Administrative license suspensions and court-imposed license suspensions run concurrently.  For example, if the court orders a 90-day suspension and the Department of Licensing orders a 90-day license suspension, the total period of suspension will not exceed 90 days.

III. DEFERRED PROSECUTION

In view of the ever-increasing penalties for DUI and Whitman County’s limited plea bargain policy, serious consideration should be given to the deferred prosecution program.  If convicted of DUI, recall that you will be required to obtain an alcohol evaluation and comply with whatever treatment is recommended.  If the evaluation concludes that you are an alcoholic or a substance addict (which terms cover a broad range of problems) you will be required to complete a two-year treatment program.

If a person obtains an evaluation before entering a plea and if the evaluation recommends this two-year program, a person may enter into the treatment program.  If a person successfully completes a two-year program, and does not have further arrests for a total period of five years, the DUI charge is dismissed.  You certainly do not want to be in the situation of having to complete a two-year treatment program plus incur the penalties of a conviction.  If the treatment is going to be required, you should agree to do it “up front” and avoid the conviction.

The treatment program is very strenuous.  It involves attendance at an Alcoholics Anonymous meeting two times a week for two years, coupled with intensive inpatient treatment or, more likely, intensive outpatient treatment.  For example, the typical program involves an eight week period during which you attend classes three nights a week for three hours a night, followed by a 26-week period of once-a-week classes of 1½ hours per night, followed by one counseling session per month for the remainder of the two years.

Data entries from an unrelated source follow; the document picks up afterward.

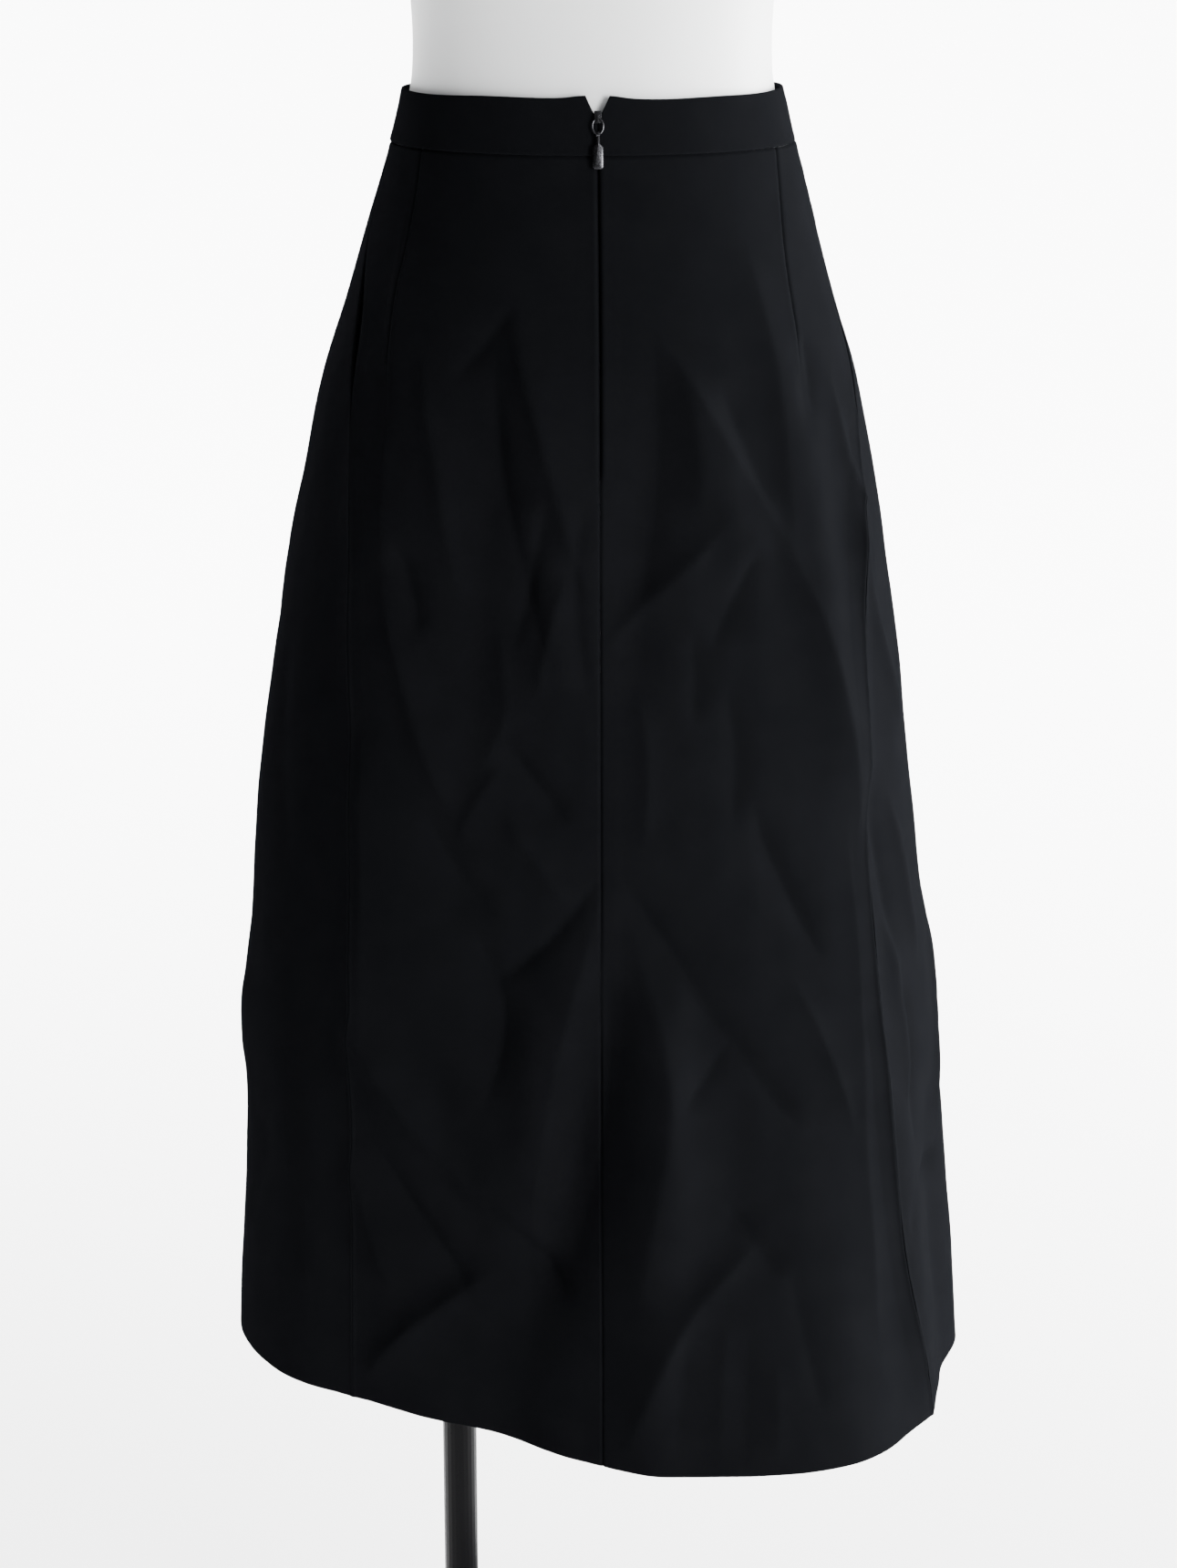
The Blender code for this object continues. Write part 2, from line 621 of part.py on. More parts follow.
def build_tab(material):
    """A barrel round the ring's lower wire, and the flat tab that hangs from it."""
    _, tab_axis = pull_places()
    hole, outer, barrel_width = TAB_BARREL
    sides = BARREL_SIDES
    bm = bmesh.new()
    loops = []
    for radius, x in ((hole, -0.5), (outer, -0.5), (outer, 0.5), (hole, 0.5)):
        loops.append([bm.verts.new(lean_point(tab_axis, x * barrel_width,
                                              radius * sin(2 * pi * k / sides),
                                              radius * cos(2 * pi * k / sides)))
                      for k in range(sides)])
    for low, high in zip(loops, loops[1:] + loops[:1]):
        for k in range(sides):
            n = (k + 1) % sides
            bm.faces.new((low[k], low[n], high[n], high[k]))
    width, thick, length = TAB_SIZE
    half, neck = 0.5 * width, 0.5 * TAB_NECK[0]
    start = 0.5 * (hole + outer)
    top = start + TAB_NECK[1]
    end = top + length
    right_side = ((neck, start), (neck, top), (half, top + half - neck),
                  (half, end - TAB_CORNER), (half - TAB_CORNER, end))
    outline = right_side + tuple((-x, down) for x, down in reversed(right_side))
    faces = [[lean_point(tab_axis, x, out, down) for x, down in outline]
             for out in (-0.5 * thick, 0.5 * thick)]
    join_bodies("zip_tab", (bm, capped_rings(faces)), material)


# ------------------------------------------------------------------ the stand
def build_form(material):
    turns = np.linspace(0.0, 360.0, FORM_COLUMNS, endpoint=False)
    rings = []
    for station in FORM_STATIONS:
        radius = rounded_outline(turns, station.half_width, station.half_width,
                                 station.back, station.front, FORM_SQUARENESS)
        z = WAIST_Z + station.height
        rings.append([(r * sin(t), r * cos(t), z) for r, t in zip(radius, np.radians(turns))])
    add_object("form_torso", capped_rings(rings), material, 60.0)

    top = FORM_STATIONS[-1]
    z = WAIST_Z + top.height + SEAM_GAP
    rings = []
    for height, proud in NECK_CAP:
        radius = rounded_outline(turns, top.half_width + proud, top.half_width + proud,
                                 top.back + proud, top.front + proud, FORM_SQUARENESS)
        rings.append([(r * sin(t), r * cos(t), z + height) for r, t in zip(radius, np.radians(turns))])
    add_object("form_neck_cap", capped_rings(rings), material)


def build_stand(coat):
    sole = WAIST_Z + FORM_STATIONS[0].height
    place = (POLE_X, 0.0)
    hole = POLE_RADIUS + SOCKET_PLAY

    socket_top = sole - SEAM_GAP
    socket_low = socket_top - SOCKET_HEIGHT
    profile = ((hole, socket_low), (SOCKET_RADIUS - SOCKET_EDGE, socket_low),
               (SOCKET_RADIUS, socket_low + 2.0 * SOCKET_EDGE),
               (SOCKET_RADIUS + SOCKET_FLARE, socket_top), (hole, socket_top))
    add_object("form_socket", turned_mesh(profile, place, POLE_SIDES), coat)

    profile = ((0.0, BASE_HEIGHT + SEAM_GAP), (POLE_RADIUS, BASE_HEIGHT + SEAM_GAP),
               (POLE_RADIUS, socket_top - SEAM_GAP), (0.0, socket_top - SEAM_GAP))
    add_object("pole", turned_mesh(profile, place, POLE_SIDES), coat)

    low = BASE_HEIGHT + SEAM_GAP
    profile = ((hole, low), (COLLAR_RADIUS, low),
               (COLLAR_RADIUS - COLLAR_EDGE, low + COLLAR_STEP),
               (hole + COLLAR_STEP, low + COLLAR_HEIGHT), (hole, low + COLLAR_HEIGHT))
    add_object("pole_collar", turned_mesh(profile, place, POLE_SIDES), coat)

    profile = ((0.0, 0.0), (BASE_RADIUS, 0.0), (BASE_RADIUS, BASE_HEIGHT - BASE_EDGE),
               (BASE_RADIUS - 0.3 * BASE_EDGE, BASE_HEIGHT - 0.3 * BASE_EDGE),
               (BASE_RADIUS - BASE_EDGE, BASE_HEIGHT), (0.0, BASE_HEIGHT))
    add_object("base", turned_mesh(profile, (0.0, 0.0), BASE_SIDES), coat)


def build():
    clear_scene()
    crepe = make_material("black_crepe", (0.0065, 0.0068, 0.0078), 0.85)
    tape = make_material("zip_tape_black", (0.008, 0.008, 0.009), 0.8)
    gunmetal = make_material("gunmetal", (0.09, 0.09, 0.10), 0.3, 0.9)
    form_white = make_material("form_white", (0.80, 0.80, 0.79), 0.5)
    pole_black = make_material("pole_black", (0.02, 0.02, 0.022), 0.35, 0.3)
    build_waistband(crepe)
    build_panels(crepe)
    build_pockets(crepe)
    build_zip_tape(tape)
    build_slider(gunmetal)
    build_ring(gunmetal)
    build_tab(gunmetal)
    build_form(form_white)
    build_stand(pole_black)


build()
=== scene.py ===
"""Looks of the draped skirt on its dress form.

Metres, +Z up. The skirt's front faces -Y and the wearer's left is +X. A place on the
cloth is an angle round the body, in degrees from the centre back and growing towards
the wearer's left, and a drop below the top edge of the waistband.
"""
from collections import namedtuple
from math import cos, pi, radians, sin

import bmesh
import bpy
import numpy as np
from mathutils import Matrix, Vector


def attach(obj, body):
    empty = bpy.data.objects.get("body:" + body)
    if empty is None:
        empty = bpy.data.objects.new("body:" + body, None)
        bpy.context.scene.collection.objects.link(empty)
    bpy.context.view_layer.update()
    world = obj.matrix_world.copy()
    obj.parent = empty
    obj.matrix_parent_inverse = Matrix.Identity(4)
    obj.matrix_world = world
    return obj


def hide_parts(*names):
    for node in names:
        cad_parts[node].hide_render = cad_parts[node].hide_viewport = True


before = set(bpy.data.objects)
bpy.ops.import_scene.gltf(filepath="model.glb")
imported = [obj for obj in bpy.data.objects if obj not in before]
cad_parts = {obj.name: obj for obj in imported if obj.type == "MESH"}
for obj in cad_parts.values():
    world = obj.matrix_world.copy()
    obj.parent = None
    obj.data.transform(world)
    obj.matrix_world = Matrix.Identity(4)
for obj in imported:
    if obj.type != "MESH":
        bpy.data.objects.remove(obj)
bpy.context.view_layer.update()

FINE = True


def table(row, lines):
    """Lines of plain values as rows with named columns."""
    return tuple(row(*values) for values in lines)


# ------------------------------------------------------------------ driving sizes
WAIST_Z = 1.220
SKIRT_LENGTH = 0.8955
BAND_HEIGHT = 0.0345
BAND_PROUD = 0.0006
BAND_WALL = 0.0024
CENTER_BACK = -2.0
NOTCH_WIDTH = 0.0150
NOTCH_DEPTH = 0.0125
NOTCH_CURVE = 0.85         # below 1, the V's two edges bow outwards
NOTCH_FLICK = 0.0014       # the band's corners lift beside the V
NOTCH_FLICK_REACH = 0.0110
TAPE_WIDTH = 0.0220
TAPE_TOP = 0.0118
TAPE_END = 0.2320
TAPE_WALL = 0.0006
TAPE_SET_BACK = 0.0010     # behind the wall that it lies against
TAPE_ROWS, TAPE_COLUMNS = 110, 24
POCKET_TOP = 0.0850
POCKET_END = 0.2050
POCKET_GAPE = 0.0070
POCKET_FLOOR = 0.2700
POCKET_LAP = 4.0           # degrees that the bag reaches behind its seam
POCKET_REACH = 36.0        # degrees from its seam, towards the front
POCKET_RISE = 0.0150       # the bag starts this far above the opening
POCKET_DEPTH = 0.0032      # its face lies this far inside the cloth's

CREPE = 0.0009             # one layer of the cloth
HEM_DEPTH = 0.0320         # the hem is turned up this far, so it is two layers thick
HEM_WALL = 0.0018
HEM_ROUNDING = 0.0009
PRESSED_EDGE = 0.0120      # seam allowances lie open inside, this far from a seam
PRESSED_WALL = 0.0016
THINNEST = 0.0003
SEAM_SLIT = 0.00016        # what is left open between two sewn edges

PICTURE_SIZE = (1291, 1720)
CAMERA_REACH = 2.11922     # from the skirt's axis, along +Y
CAMERA_ABOVE_WAIST = 0.18541
CAMERA_DOWN = 17.345       # degrees below the horizon
CAMERA_X = 0.0024
CAMERA_LENS = 73.256       # mm
CAMERA_SENSOR = 36.0       # mm, along the picture's long side
SEARCH_SHARES = (0.82, 1.16)        # of CAMERA_REACH, between which a ray meets the cloth
SEARCH_STEPS = 281

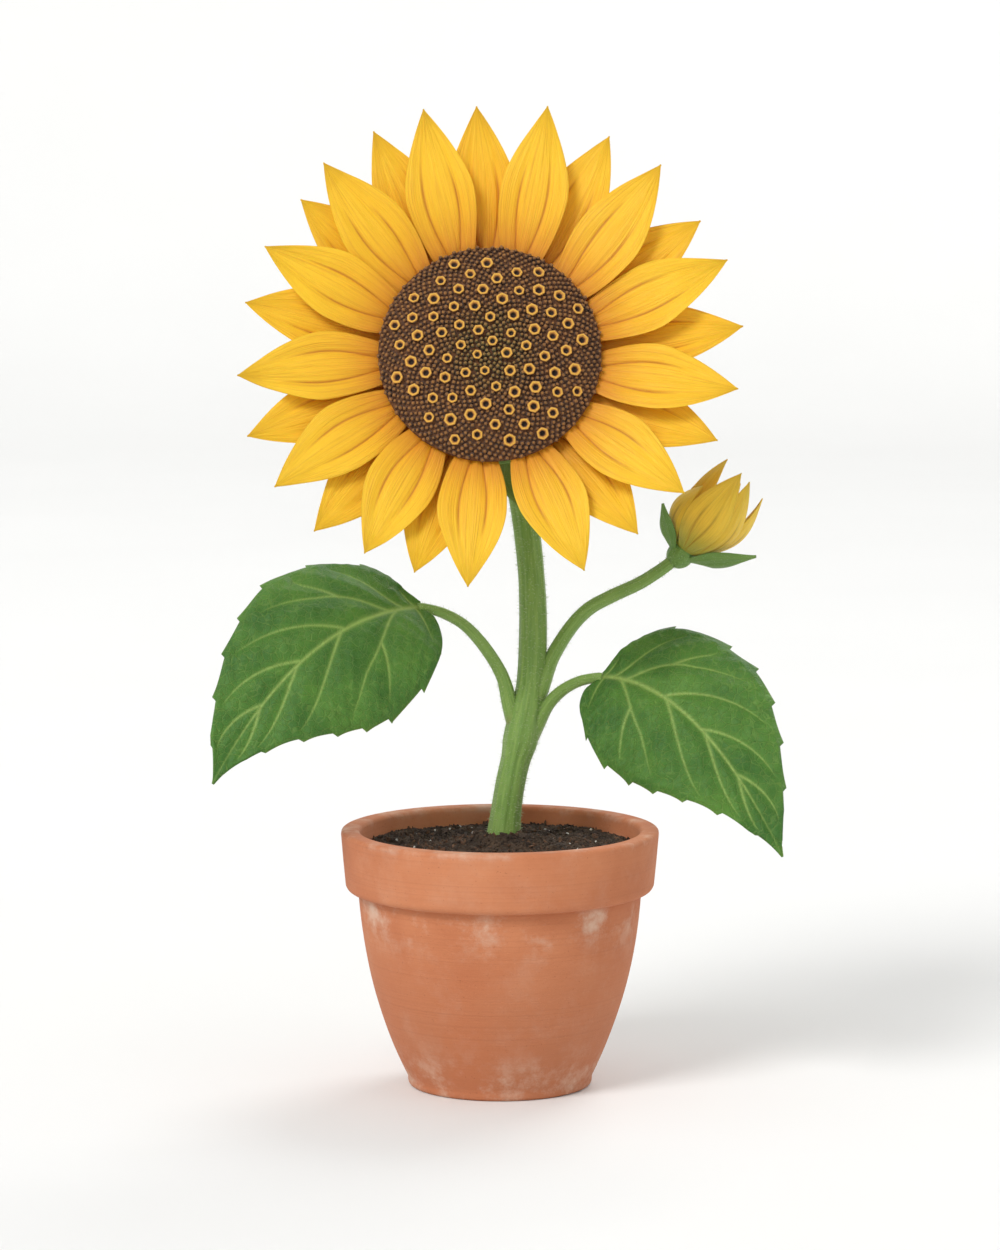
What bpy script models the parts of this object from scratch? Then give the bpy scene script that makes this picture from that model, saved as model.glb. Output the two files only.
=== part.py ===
"""Potted sunflower: one open flower, one bud and two leaves on a stem that grows in a clay pot.

Units are metres and +Z is up. The origin is the middle of the pot's foot, and the flower looks along -Y.
Every petal, bract, leaf and stem is its own object. Neighbours that touch in the plant keep GAP between them.
"""

import math

import bmesh
import bpy
from mathutils import Matrix, Vector

GAP = 0.0003

# Clay pot
POT_HEIGHT = 0.130
RIM_RADIUS = 0.080
RIM_WIDTH = 0.0095
RIM_DEPTH = 0.0305
RIM_TAPER = 0.0028
NECK_RADIUS = 0.0710
FOOT_RADIUS = 0.0465
BELLY = (0.0680, 0.0480)
WALL = 0.0070
FLOOR = 0.0090
DRAIN_RADIUS = 0.0090
TURNED_STEPS = 40

# Potting soil
SOIL_LEVEL = 0.1215
SOIL_MOUND = 0.0045
ROOT_DEPTH = 0.055

# Main stem, from the tap root to the neck behind the flower
STEM_ROUTE = (
    (0.0012, 0.0, ROOT_DEPTH + 0.006),
    (0.0015, 0.0, 0.095),
    (0.0015, 0.0, 0.120),
    (0.0048, 0.0, 0.150),
    (0.0115, 0.001, 0.180),
    (0.0155, 0.003, 0.205),
    (0.0166, 0.006, 0.235),
    (0.0150, 0.011, 0.265),
    (0.0108, 0.017, 0.295),
    (0.0045, 0.022, 0.320),
    (-0.0010, 0.022, 0.340),
)
STEM_RADIUS_SOIL = 0.0080
STEM_RADIUS_NECK = 0.0058
ROOT_TIP_RADIUS = 0.0030

# Flower head: its own frame has X to the right, Y up along the face and Z out of the face
HEAD_CENTRE = (-0.0050, -0.0290, 0.3705)
HEAD_LOOKS_UP = math.radians(21)
DISC_RADIUS = 0.0548
DISC_HEIGHT = 0.0090
SLOT_RADIUS = 0.0425
SLOT_DEPTH = 0.0095
HEAD_BACK = 0.0360

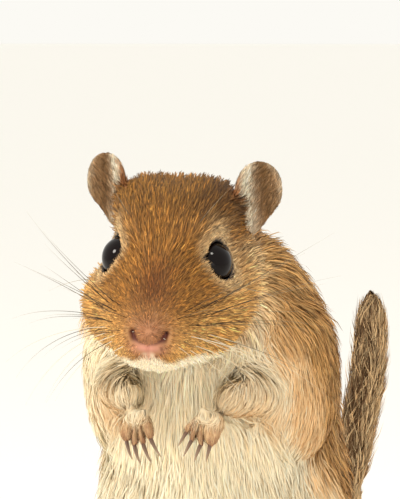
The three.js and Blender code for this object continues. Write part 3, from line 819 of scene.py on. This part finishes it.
# %% Marks of the tail, the ears and the paws
def tail_marks(points, rag):
    """Pale sides, a dark upper stripe and a dark tip: colour and root colour."""
    along, upper = dorsal_turn(points)
    end = tail_length[-1]
    dark = np.clip(step(upper + 0.06 * rag, 0.72, 0.97) + 0.9 * step(along, end - 10, end - 1), 0, 0.95)
    colour = mixed(PAINT["tail_side"], PAINT["orange"], 0.7 * step(-upper, -0.3, 0.7))
    colour = mixed(colour, PAINT["tail_back"], dark)
    return colour, mixed(colour, PAINT["under_brown"], 0.2)


def ear_marks(points):
    """A dark hollow, a cream front band, a pale rim, and a rust edge toward the head."""
    across = ear_place(points)[0]
    colour = mixed(PAINT["ear_skin"], PAINT["ear_hollow"], bell(across, 0.3, 0.35))
    colour = mixed(colour, PAINT["ear_band"], 0.95 * bell(across, -0.46, 0.36))
    colour = mixed(colour, PAINT["ear_band"], 0.5 * bell(across, 0.95, 0.12))
    return mixed(colour, PAINT["ear_inner"], 0.8 * step(-across, 0.78, 0.95))


def paw_marks(points):
    """Tan with painted shade in the grooves between the fingers, redder at the ends of the fingers."""
    groove, down = finger_groove(points)
    # painted shade in the grooves between the fingers, laid on twice
    colour = mixed(PAINT["paw"], PAINT["groove_shade"], 0.85 * groove)
    colour = mixed(colour, PAINT["buff"], np.clip(0.35 + 0.5 * wander(points, 0.6, 21), 0, 0.7))
    colour = mixed(colour, PAINT["groove_shade"], 0.6 * groove)
    colour = mixed(colour, PAINT["paw_end"], 0.75 * step(down, 0.6, 0.95))
    return mixed(colour, PAINT["buff"], 0.6 * step(0.4 - down, 0, 0.4))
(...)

A person who successfully completes the deferred prosecution program is not convicted and therefore avoids all the penalties which a conviction would cause: no jail, license suspension, fine or criminal record.  The charge is dismissed five years after you begin the treatment program, i.e., three years after you complete treatment. It is likely that a deferred prosecution will not impact insurance rates the way a conviction would.

A deferred prosecution program is time-consuming and strict compliance is required.  The costs vary depending on your treatment provider – they typically run about $2,700.00 over the two years.  Most health care insurance policies provide coverage for a substantial portion of the cost.

If you decide to seek a deferred prosecution, we will assist you in obtaining an alcohol evaluation from an approved agency.  If the evaluation concludes that you suffer from alcoholism or substance addiction and will benefit from treatment, we prepare a formal petition and go to court with you to seek approval from the judge.  Prior to this, you would fill out a document entitled Statement of Defendant which goes into great detail concerning the legal consequences of a deferred prosecution.  In essence, you would agree that if you do not fulfill the terms of the program, you will be brought back to court and found guilty.

Because the Department of Licensing will automatically suspend your license 60 days after your arrest, absent a successful administrative hearing, it is important that you obtain the alcohol evaluation and that we obtain the order deferring prosecution from the Court within that 60-day period.  The deferred prosecution eliminates the license suspension.  However, as a condition of granting an alcohol-related deferred prosecution, the court must order installation of an ignition interlock device.

The penalties if you are convicted of DUI after being revoked from the deferred prosecution program are normally substantially greater than if you had pleaded guilty in the first place.  So, you should not enter into this program without being seriously committed to it.

IV. LEGAL CONSIDERATIONS

A. COURT PROCEDURE

If you are charged with DUI, you will be ordered to appear in court personally within 24 hours of the arrest (by the end of the next week day).  If you are charged only with other offenses, your attorney can appear for you.

At your first appearance, the judge will explain the basic penalties, your legal rights and ask you how you plead.  If you plead guilty you will be immediately sentenced.  If you plead not guilty, the judge will schedule a pre-trial conference and a trial at a later date.

A trial date must occur within 90 days of the plea.

Continuance: If the trial date scheduled is inconvenient for you or any witnesses, it is possible to have the case continued to a more convenient time.

Jury/Non Jury: You have a right to decide whether your case should be tried by a jury or not.  If you decide on a jury, it will be six in number.  If you do not have a jury, the judge decides your guilt or innocence.

B. LEGAL RIGHTS

DUI is a crime and therefore you have all the rights that a person charged with any crime has.  Your are presumed innocent–the burden is on the prosecution to prove beyond a reasonable doubt that you are guilty.  The officer must actually come to court and tell his story under oath, at which time he will be cross-examined.

You may have witnesses testify on your behalf.

You have the right to remain silent – that is, the prosecution may not force you to testify.  As a practical matter it is very unlikely that a successful outcome can be obtained without your testimony.  If you do testify, you must tell the truth.  To do otherwise would be a very serious crime of perjury.

You have the right to represent yourself.  If you do not wish to do so, you have the right to be represented by an attorney.  That is an expense you must bear unless you are indigent.  In that situation, the court may appoint an attorney to represent you but if you are ultimately convicted, a condition of your sentence would be to reimburse the county for the costs of your court-appointed lawyer.

C. WHAT MUST THE PROSECUTION PROVE?

In order to convict you of DUI or physical control the prosecution must prove beyond a reasonable doubt one of two things: (1) that you either were driving or in physical control of a motor vehicle at a time your ability to drive was affected to an appreciable degree because you had consumed intoxicating liquor and/or drugs; or (2) that within two hours of driving or physical control your breath or blood alcohol level was .08 or more.

The prosecution must prove beyond a reasonable doubt that the test was administered accurately and that the results obtained were accurate.  There are guidelines showing what blood alcohol levels should be, based upon one’s weight and the number of drinks consumed.  There are methods available to discredit the breath test if the results obtained simply do not reconcile with the facts of your drinking.  Nevertheless, the test results are quite reliable and usually accepted as accurate.